One of the reasons that song seems to stand out is because it’s that big pop moment that fans are traditionally used to. Had she played you what she’d done with Pharrell at that point?

Yeah, she played a few things we thought were cool. We can’t try and be him. Strategically for Ari, she I think was, again not to speak for her, but when we were talking, she knew she was going to have those records to push things sonically, and she knew she needed things for her pop audience and pop fans. She knew that there was going to be people who want those songs as well. The Ariana Grande big pop numbers. I think the way she was able to do it this time, which is full lyrical honesty, adds another layer to those pop songs. It’s not pop fluff -- these are honest songs. “Breathin,” “No Tears Left to Cry” and “God is a Woman” is a statement. That was really important to her. She wanted to make sure that everything had meaning and honesty and truth to it.

Sweetener feels like a chance for her. It’s a big experimental record for a pop star of her caliber. Why do you think now was a good time for her to take that initiative?

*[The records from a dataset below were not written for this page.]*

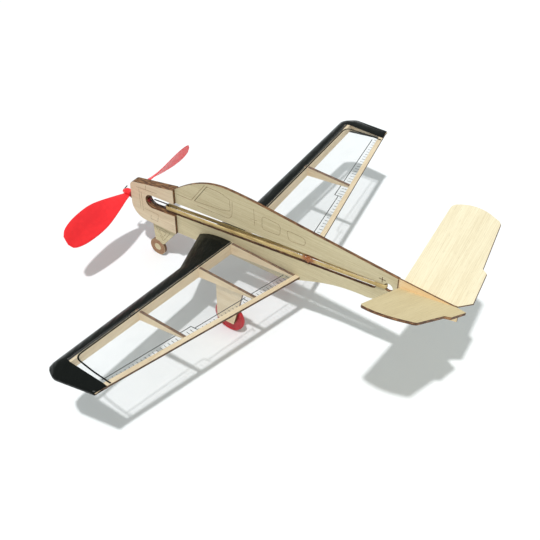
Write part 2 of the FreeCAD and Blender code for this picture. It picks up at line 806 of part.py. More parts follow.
def main_gear_strut():
    """Flat plate glued to the inner side of the middle rib, between spar and strip."""

    def top(y):
        return te_top(STRUT_OUTER_X, y) + STRUT_OUTER_X * RISE - STRUT_TOP_DROP

    front = WHEEL_Y - STRUT_AHEAD
    root_back = WHEEL_Y + STRUT_ROOT_BEHIND
    foot = WHEEL_Z - STRUT_BELOW_AXLE
    corners = [
        (side(front, top(front)), 0),
        (side(front, foot), STRUT_TOE_R),
        (side(WHEEL_Y + STRUT_FOOT_BEHIND, foot), STRUT_HEEL_R),
        (side(root_back, top(root_back)), 0),
    ]
    plate = sheet_from_edges(rounded_outline(corners), STRUT_INNER_X, STRUT_OUTER_X)
    hole = Part.makeCylinder(
        AXLE_R, 3 * SHEET, Vector(STRUT_INNER_X - SHEET, WHEEL_Y, WHEEL_Z), Vector(1, 0, 0)
    )
    return plate.cut(hole)


def main_axle():
    """Pin pressed into the strut, with a head that keeps the wheel on."""
    head_x = WHEEL_INNER_X - WHEEL_GAP - AXLE_HEAD
    pin = Part.makeCylinder(
        AXLE_R, STRUT_OUTER_X - head_x, Vector(head_x, WHEEL_Y, WHEEL_Z), Vector(1, 0, 0)
    )
    head = Part.makeCylinder(AXLE_HEAD_R, AXLE_HEAD, Vector(head_x, WHEEL_Y, WHEEL_Z), Vector(1, 0, 0))
    return pin.fuse(head)


def main_wheel():
    """Plain disc wheel with rounded edges, free on its pin."""
    disc = Part.makeCylinder(
        WHEEL_R, WHEEL_THICKNESS, Vector(WHEEL_INNER_X, WHEEL_Y, WHEEL_Z), Vector(1, 0, 0)
    )
    rims = [edge for edge in disc.Edges if len(edge.Vertexes) == 1 and edge.Length > WHEEL_R]
    disc = disc.makeFillet(min(WHEEL_RIM_R, WHEEL_THICKNESS / 4), rims)
    bore = Part.makeCylinder(
        AXLE_R + AXLE_CLEARANCE, 3 * SHEET, Vector(WHEEL_INNER_X - SHEET, WHEEL_Y, WHEEL_Z), Vector(1, 0, 0)
    )
    return disc.cut(bore)


# ---- the whole model ---------------------------------------------------------
def one_solid(shape):
    """The single solid inside a Boolean result."""
    return shape.Solids[0] if len(shape.Solids) == 1 else shape


def build():
    bored = bearing_outside()
    parts = {
        "fuselage": fuselage().cut(bored),
        "tail_mount": tail_mount(),
        "nose_bearing": nose_bearing(),
        "thrust_washer": thrust_washer(),
        "prop_shaft": prop_shaft(),
        "propeller": propeller(),
        "rubber_motor": rubber_motor(),
    }
    slotted_spar, ribs = slotted_wing_frame()
    port_parts = {
        "nose_doubler": nose_doubler().cut(bored),
        "tail_plate": tail_plate(),
        "wing_spar": slotted_spar,
        "wing_leading_edge": leading_edge(),
        "wing_trailing_edge": trailing_edge(),
        "wing_tip": wing_tip(),
        "wing_film_upper": wing_film_upper(),
        "wing_film_lower": wing_film_lower().cut(main_gear_strut()),
        "main_gear_strut": main_gear_strut(),
        "main_axle": main_axle(),
        "main_wheel": main_wheel(),
    }
    port_parts.update(ribs)
    for hand_name, hand in SIDES.items():
        for name, shape in port_parts.items():
            parts[f"{name}_{hand_name}"] = mirrored(shape, hand)
    return parts


def main():
    os.makedirs("parts", exist_ok=True)
    parts = build()
    box = Part.makeCompound(list(parts.values())).optimalBoundingBox(False, False)
    to_origin = Vector(-(box.XMin + box.XMax) / 2, -(box.YMin + box.YMax) / 2, -box.ZMin)
    for name, shape in parts.items():
        solid = one_solid(shape)
        solid.translate(to_origin)
        solid.exportStep(f"parts/{name}.step")
        print(f"{name}: {len(solid.Solids)} solid, valid {solid.isValid()}, {solid.Volume:.1f} mm3")
    hub = HUB + to_origin
    wheel = Vector(WHEEL_INNER_X, WHEEL_Y, WHEEL_Z) + to_origin
    print(f"thrust line passes {tuple(hub)} along {tuple(AFT)}")
    below_slot_z = (BELLY_Z + SLOT_FRONT_Z - SLOT_FRONT_R) / 2
    face = Vector(NOSE_SIDE_X, (NOSE_Y + DOUBLER_END_Y) / 2, below_slot_z) + to_origin
    print(f"port wheel turns about {tuple(wheel)}")
    print(f"port doubler face {tuple(face)}")


main()
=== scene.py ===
import json
import math

import bmesh
import bpy
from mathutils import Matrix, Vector


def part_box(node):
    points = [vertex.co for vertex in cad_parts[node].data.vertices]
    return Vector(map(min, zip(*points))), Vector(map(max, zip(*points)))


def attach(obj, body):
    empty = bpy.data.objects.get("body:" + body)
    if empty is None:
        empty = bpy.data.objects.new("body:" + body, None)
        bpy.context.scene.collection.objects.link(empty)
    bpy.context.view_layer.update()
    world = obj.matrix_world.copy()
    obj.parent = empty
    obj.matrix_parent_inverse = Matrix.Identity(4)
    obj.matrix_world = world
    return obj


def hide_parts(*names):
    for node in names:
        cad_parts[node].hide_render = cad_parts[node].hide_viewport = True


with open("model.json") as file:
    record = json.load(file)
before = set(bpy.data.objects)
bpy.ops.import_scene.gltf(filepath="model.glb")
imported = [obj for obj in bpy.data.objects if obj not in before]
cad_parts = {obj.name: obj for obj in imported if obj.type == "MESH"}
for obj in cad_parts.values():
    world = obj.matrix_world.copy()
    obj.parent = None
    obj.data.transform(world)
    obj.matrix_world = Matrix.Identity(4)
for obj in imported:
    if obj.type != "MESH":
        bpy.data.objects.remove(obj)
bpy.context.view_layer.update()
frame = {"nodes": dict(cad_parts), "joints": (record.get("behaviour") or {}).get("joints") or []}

# ---- Setting out ---------------------------------------------------------------
# The model is set out in millimetres from the root of the wing's trailing edge:
# +X to port, +Y aft, +Z up.  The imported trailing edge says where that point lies.
MM = 0.001
TE_SWEEP = 0.1885
TE_THICKNESS = 1.5
WING_ROOT_X = 1.0
RISE = math.tan(math.radians(5.15))
PORT, STARBOARD = 1, -1
SIDES = {"port": PORT, "starboard": STARBOARD}

te_low, te_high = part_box("wing_trailing_edge_port")
DATUM = Vector((
    0,
    te_high.y + TE_SWEEP * WING_ROOT_X * MM,
    te_low.z + (TE_THICKNESS - WING_ROOT_X * RISE) * MM,
))


def place(x, y, z):
    """A point of the model, from millimetres at the datum to metres in the frame."""
    return Vector((x, y, z)) * MM + DATUM


# ---- Table, lamp and camera ----------------------------------------------------
# The finished model stands on a plain white table under one high soft lamp, with
# white walls all round.  The camera looks down on it from behind the port wing.
TABLE_REACH = 6.0
TABLE_WHITE = (0.87, 0.885, 0.9, 1)
TABLE_ROUGHNESS = 0.9
WALLS_WHITE = (0.94, 1.0, 0.985, 1)
WALLS_STRENGTH = 0.57
LAMP_STRENGTH = 2.25
LAMP_SPREAD = 2.4
LAMP_FROM = (0.36, 0.13, 1.0)
CAMERA_AT = (363.5, 236.1, 391.3)
CAMERA_HEADING = 234.497
CAMERA_DOWN = 41.728
CAMERA_LENS = 63.52

table_mesh = bpy.data.meshes.new("table")
corners = [(-1, -1), (1, -1), (1, 1), (-1, 1)]
table_mesh.from_pydata([(x * TABLE_REACH, y * TABLE_REACH, 0) for x, y in corners], [], [(0, 1, 2, 3)])
table = bpy.data.objects.new("table", table_mesh)
bpy.context.scene.collection.objects.link(table)
table_paint = bpy.data.materials.new("table_white")
table_paint.use_nodes = True
table_surface = table_paint.node_tree.nodes["Principled BSDF"]
table_surface.inputs["Base Color"].default_value = TABLE_WHITE
table_surface.inputs["Roughness"].default_value = TABLE_ROUGHNESS
table_mesh.materials.append(table_paint)

walls = bpy.data.worlds.new("white_walls")
walls.use_nodes = True
background = walls.node_tree.nodes["Background"]
background.inputs["Color"].default_value = WALLS_WHITE
background.inputs["Strength"].default_value = WALLS_STRENGTH
bpy.context.scene.world = walls
bpy.context.scene.view_settings.view_transform = "Standard"

lamp_data = bpy.data.lights.new("lamp", "SUN")
lamp_data.energy = LAMP_STRENGTH
lamp_data.angle = math.radians(LAMP_SPREAD)
lamp = bpy.data.objects.new("lamp", lamp_data)
lamp.rotation_euler = Vector(LAMP_FROM).to_track_quat("Z", "Y").to_euler()
bpy.context.scene.collection.objects.link(lamp)

heading, down = math.radians(CAMERA_HEADING), math.radians(CAMERA_DOWN)
camera_data = bpy.data.cameras.new("camera")
camera_data.lens = CAMERA_LENS
camera = bpy.data.objects.new("camera", camera_data)
camera.location = place(*CAMERA_AT)
sight = Vector((math.sin(heading), math.cos(heading), -math.tan(down)))
camera.rotation_euler = sight.to_track_quat("-Z", "Y").to_euler()
bpy.context.scene.collection.objects.link(camera)
bpy.context.scene.camera = camera


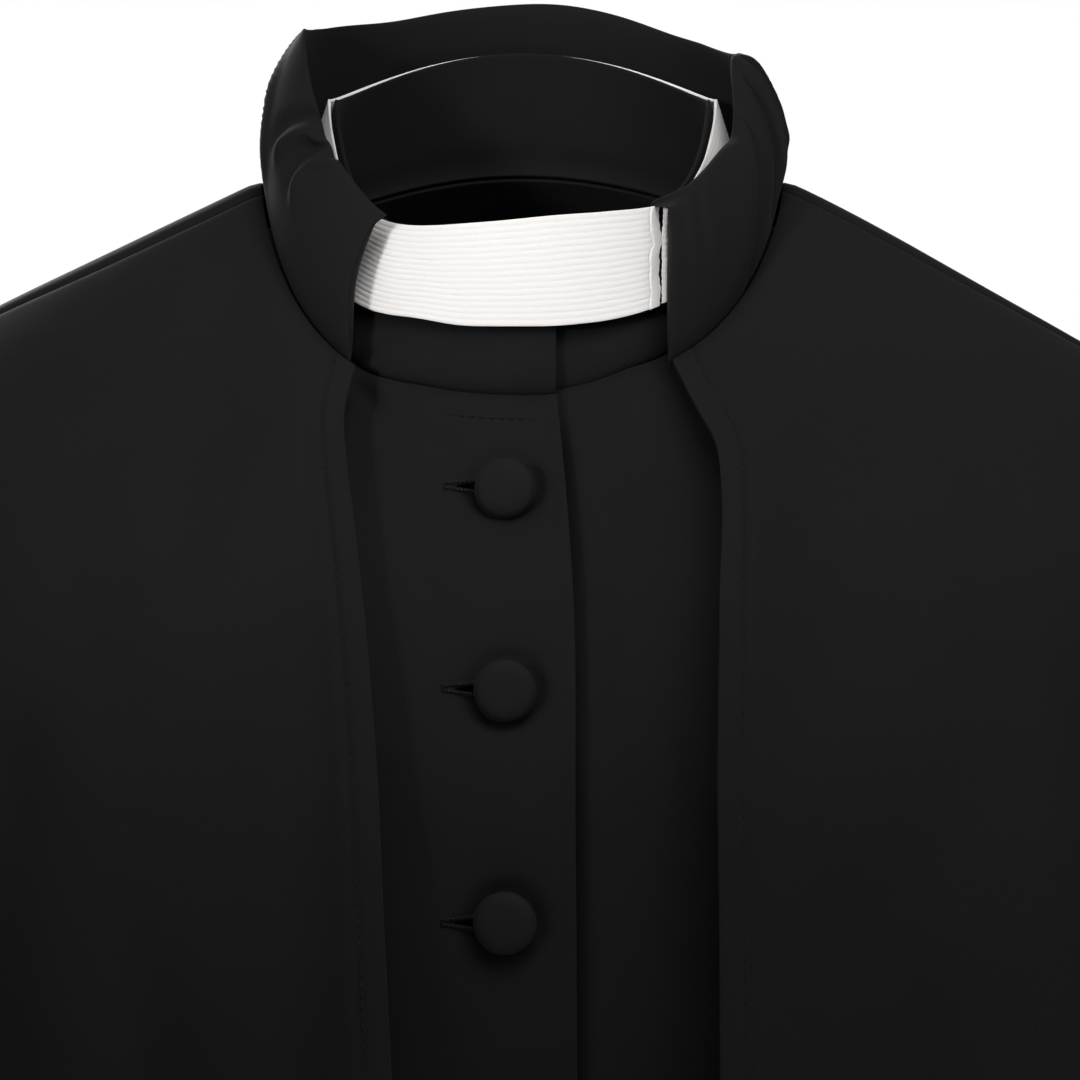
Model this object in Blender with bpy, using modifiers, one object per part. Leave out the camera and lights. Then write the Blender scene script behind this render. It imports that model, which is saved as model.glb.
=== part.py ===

I think it's all a personal thing for artists. She’s a true artist and she wants to challenge her audience and push the limits of things. Even in her past repertoire, if you go back to the time when “Problem” was released, everyone expects someone like a singer like Ariana, for example, to sing this huge, big hook and dropping it into a whisper is itself a risky move. Doing a reggae song like “Side to Side,” putting The Weeknd on “Love Me Harder”… She’s always had a bit of pushing the limit a little bit, and this time, she sonically felt that she needed to go somewhere different and challenge the pop audience and take her fans on a journey and it’s the music she loves to listen to. I think she’s earned that. She’s had enough hits in the world in the last few years. When artists have hits like that, of that magnitude, they earn the right to take their fans somewhere else. It’s perfect timing for her to do that.